After finding this information and more research about Lord Nelson and Emma Hamilton I could understand why Albin & Sarah knowing them so well, named their children with the following names. Emma Hamilton Burt born 1812, Nelson Burt born 1813, Henry Wellington Burt born 1814, Frederick Roberts Burt born 1815, Maria Margaretta Burt born 1817,Albin Burt born 1820, & Nelson Burt. Emma Hamilton Burt married John William White, wondering if this might be the White line the other lady was looking for.
Albin used the small cottage 15 Station Road, Parkgate, Merseyside as a holiday home or weekend home often visiting with his family where they would spend time seabathing in the fashionable resort. In 1822 Albin and his son Nelson were returning home from a job in Liverpool on board the paddle steamer “The Prince Regent”. Before they could reach the docks at Ellesemere Port the vessel was caught in a terrible storm, during which nine people were swept overboard; sadly Nelson was one of them. His body was never recovered and the family mourned for many years. After returning to Parkgate, Albin collected some black pebbles from the beach and placed them outside the front door of his cottage as a memorial. In 1923 they were set in concrete to preserve them, where they still sit today.
Look forward to your reply.

Author:  tycho [ Mon Oct 17, 2016 11:28 am ]
Post subject:  Re: Newly-discovered portrait of Nelson

Great stuff, as always, Mark! Many thanks!

Author:  Phil [ Tue Oct 18, 2016 11:28 am ]
Post subject:  Re: Newly-discovered portrait of Nelson

The catalogue for the sale is now available online on the Charles Miller website under 'Maritime & Scientific Models, Instruments & Art' on Tuesday 8th November. The portrait is lot 71.

The description in the catalogue doesn't unfortunately give a great deal of further information with regard to actual provenance, just confirming that it is an unrecorded sketch and doesn't feature in Richard Walker's Nelson's Portrait book. It does however, reiterate Albin Burt's close connections to Nelson, Emma & William Hamilton.
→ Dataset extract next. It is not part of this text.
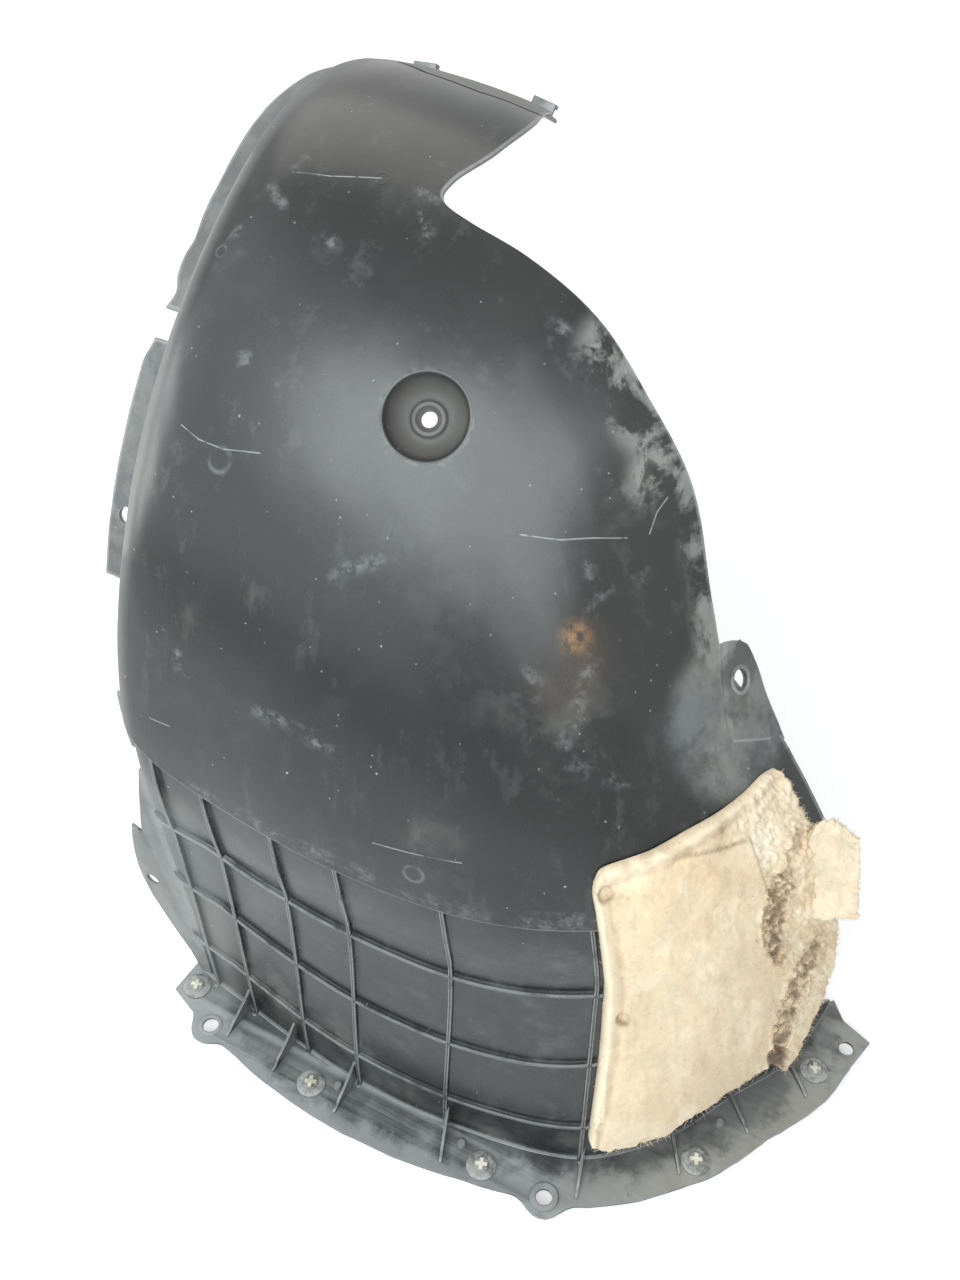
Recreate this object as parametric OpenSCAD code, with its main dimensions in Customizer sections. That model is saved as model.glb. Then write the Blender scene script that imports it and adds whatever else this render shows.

Interestingly the sketch is signed A R Burt on the lower right shoulder.

The auction also contains a few other items of Nelson interest including an unissued ticket for his funeral at St Paul's.


Author:  Phil [ Sat Nov 12, 2016 11:11 am ]
Post subject:  Re: Newly-discovered portrait of Nelson

The portrait sold for £14,000 at the auction last Tuesday.